An institution that, supremely, requires media attention in a democratic environment is Parliament itself. Indeed, to the extent that Parliamentary events are neglected by the media, democracy is impoverished. Those who take the trouble to elect parties and their representatives to Parliament are entitled to know what these representatives are doing and saying, how they behave, and how they approach the many issues that confront the nation. Parliament is not an exclusive social club, but an open forum for the whole nation.
As I pointed out at the Indian Ocean Rim conference, the two institutions, Parliament and media, though absolutely independent in any democracy, are complementary in their activities and effects. Neither can do without the other. They are, in this sense, collaborators in the same cause – the cause of enlightenment and good governance of citizens. The relationship of these two institutions with one another, and their interaction with those other great and separate institutions found in any democracy, the executive and the judiciary, are crucial to the cause of good governance.
And, with reference to the subject of our debate today, it should be said that the nature of the relationship between Parliament and media is not ideally to be seen as a "partnership". Each institution is too jealous of its freedom of action and independence for that comfy description. They are not in bed together, except on rare and sometimes celebrated occasions when individual enterprise achieves what institutions avoid.
Parliament and media are institutions which stand alone, and each must be given space by the other to get on with their important work, which is central to democracy. That said, it must be accepted that Parliament without media is as barren a scene as media without Parliament.
We in South Africa must not lose sight of the fact that good governance is central to the success of the New Partnership for Africa’s Development, on which so much in our continent and country depends. This inspired plan for Africa has, as hon. Members will know, recently received a valuable boost at the World Economic Forum Africa summit meetings in Durban.
Parliament in a democracy is inherently newsy. The debate and engagement among MPs, even operating under a strict party whip, can lead to unexpected outcomes, and the very basis of news is the unexpected. Moreover, a democratic Parliament is in touch with the feelings of the populace in general, and to this extent there is strong news interest in what it gets up to. Charting the process of legislation, motions, questions in Parliament – not to mention the diverting activities of personalities and parties - can be an exacting job; and it is up to Parliament to ensure maximum access and proper facilities to journalists so that they can do their job.
I have commented before on the irony that the South African Parliament enjoyed more space and time in the media in the days when it was merely a rubber-stamp for the repressive apartheid rulers. Admittedly much of what was said was so crassly stupid or blatantly racist that the media had a responsibility to preserve it for posterity, so that our children can, in wide-eyed wonder, now see what went before. But it is an undoubted fact that, now that Parliament is a creative, meaningful and democratic force in the land, it should attract more attention from the media. It has a myriad activities, numbers of fully-reportable committees, and many newsy full-dress occasions to attract journalistic attention. The President regularly addresses Parliament and answers questions, as does the Deputy President.
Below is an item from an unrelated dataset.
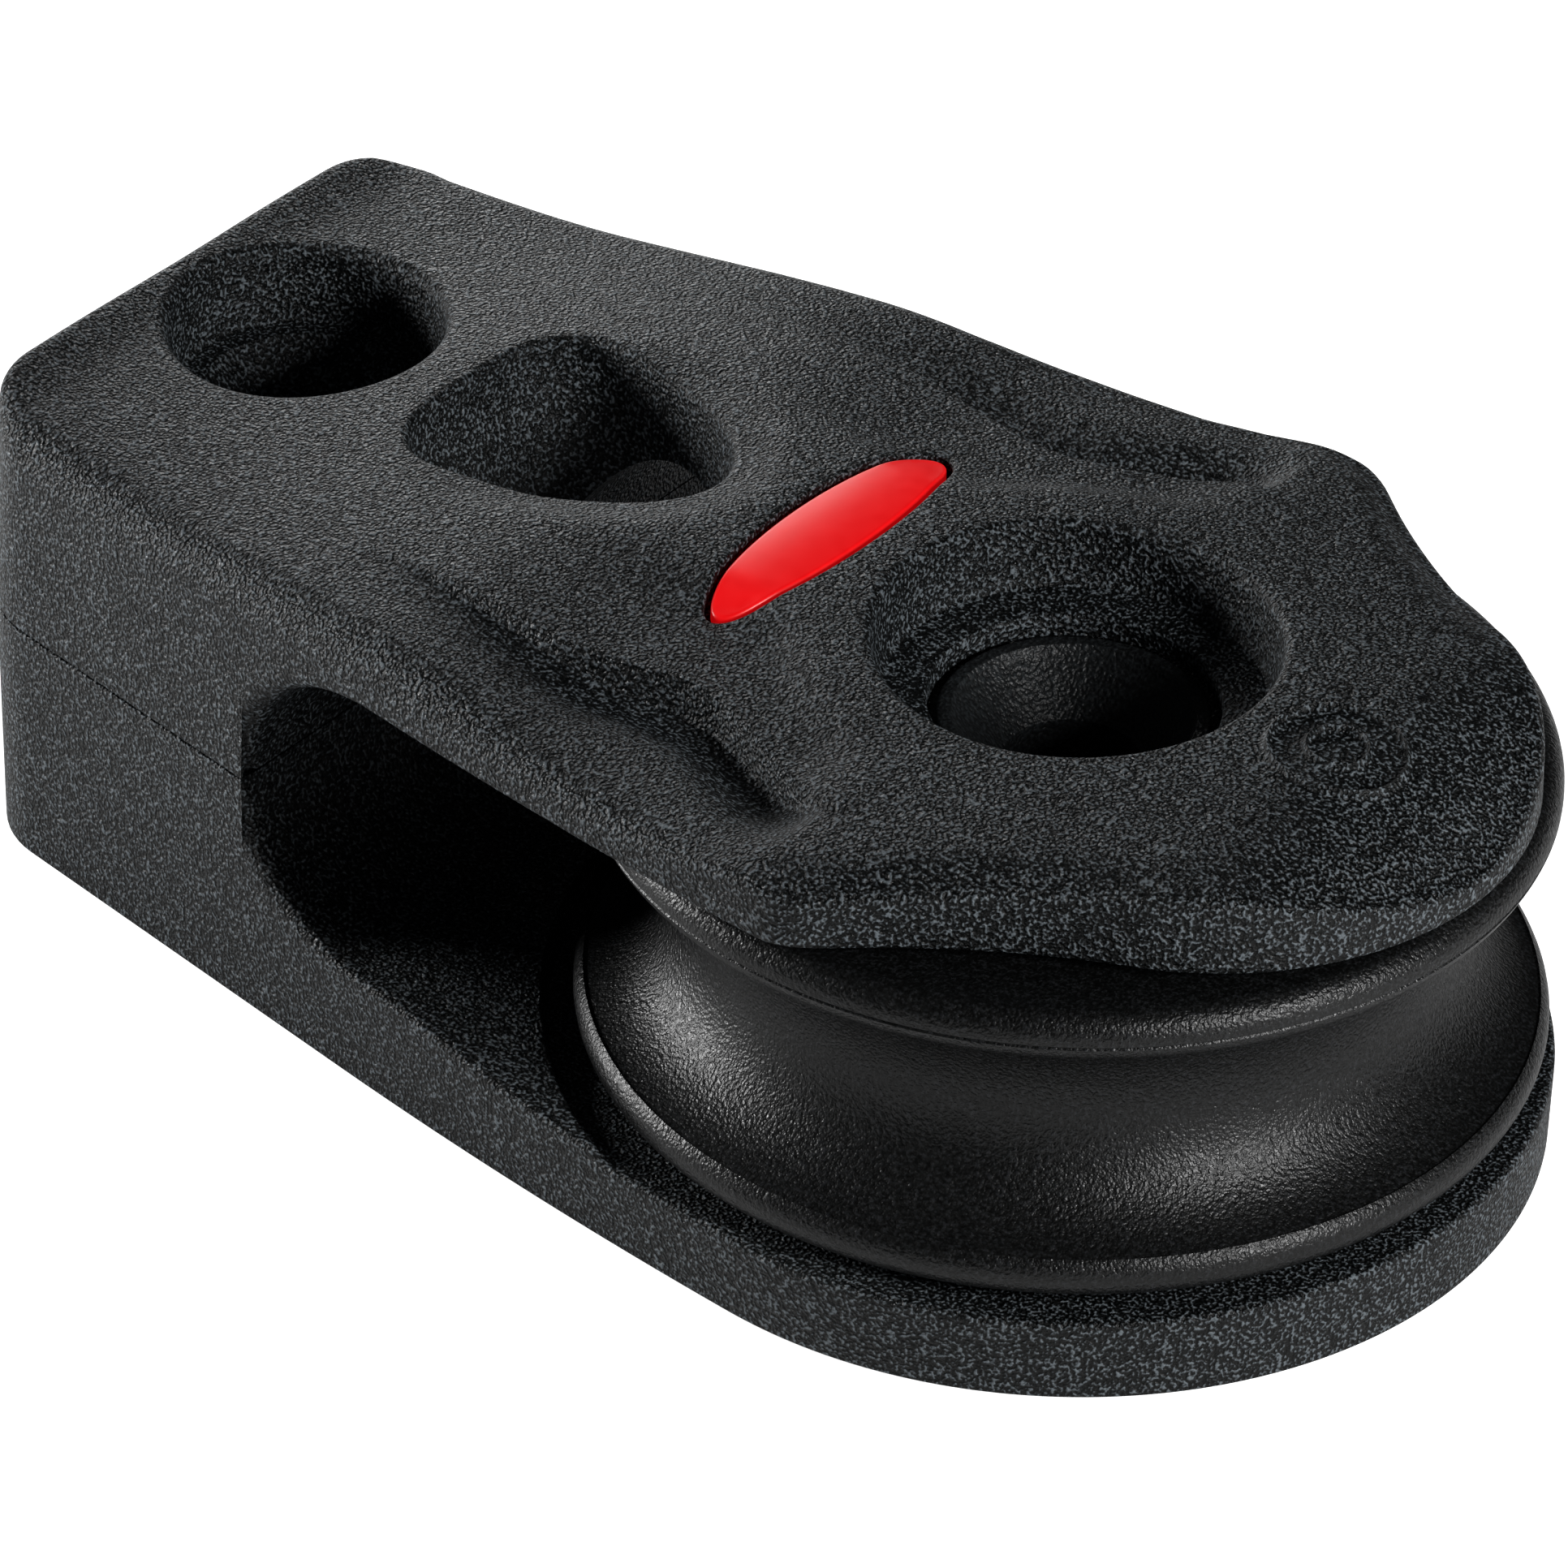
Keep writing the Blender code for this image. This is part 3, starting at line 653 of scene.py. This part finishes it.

Which brings me specifically to the National Council of Provinces. This is a meaningful House, not in the mould of second or upper houses, in South African history or elsewhere, which have been repositories of incompetence, party loyalty or mediocrity. It has direct links with the provinces, which lie at the very coal face of administration and delivery in South Africa. It is a place where Premiers tread.
But it does seem obvious that the National Assembly enjoys greater attention, in the media, than this House, and it would be a good idea if the NCOP looked closely at the situation and devised strategies to raise its profile via the media. This is not to donwplay past efforts, which have led to some considerable success. But it is an ongoing, uphill battle, particularly when one considers that this House is so strongly representative of provincial interests whereas the media generally, as presently constituted, are generally concentrated in the cities.
So, I should like to issue a challenge to both this House and the media: see what you can do, creatively and effectively, to raise the profile of this place, in the very real interests of the nation.
The media can be asked to provide a coherent and systematic account of what goes in Parliament, though it remains free to choose its subjects for reporting and comment. At the same time, it is up to the legislature to ensure that its own activities are newsworthy and properly communicated. And if the legislature feels that it is not getting the attention it deserves, it is better to see this as a spur to greater effort rather than cause for complaint.
Media, generally, do have special responsibilies. A crucial one is to maintain the highest standards of reporting and comment. Editors are the upholders of these norms, and, when journalists depart from them, it is the editors who must curb the excesses, and make amends in public through adequate and spontaneous correction and, where warranted, apology (incidentally, which legislators should also do when they err). As I have argued before, editors, in order to edit, should, surely, have intimate knowledge of their journalists’ sources, and exercise some judgment about their veracity. Do they all?
Editors should, moreover, raise the status of their Parliamentary journalists if they want to give a coherent account of law-making, and if they wish to have a meaningful relationship with the institution of Parliament. I have gained the impression that this is an area which requires substantial and urgent attention at editor level. If they do not give their Parliamentary reporters the attention they deserve, other areas of reporting, eg financial, environmental and information technology, will eclipse Parliamentary reporting, to the nation’s loss.
In South Africa we are about to embark on a system of accrediting journalists to cover the Presidency, and it would be a pity if this move were seen as competition for Parliamentary reporters and not as complementary to what they do. Without in any sense downplaying the significance of reporting the executive – heaven forbid! – it is necessary for the media to maintain the balance between the legislature and the executive, and it would be an idea if reporters sought to cover both, as far as possible.
So, I would make an appeal to the media to extend and not to reduce their coverage of Parliament. They should consider more detailed information on Parliamentary programmes, and greater depth in analysis – which involves careful study of basic documents - and more attention to speeches, which currently are almost totally ignored in large sections of the media. This, of itself, would ensure that speech quality improves. To know that your utterances are likely to be reported is a discipline that can exercise the mind wonderfully, and be a spur to newsiness and creativity.
To close, Hon. Chair, I would suggest that never before in South African history has Parliament had closer links with the people. This, surely, should be reflected in the media, a worker if not actually a "partner" in the same democratic cause.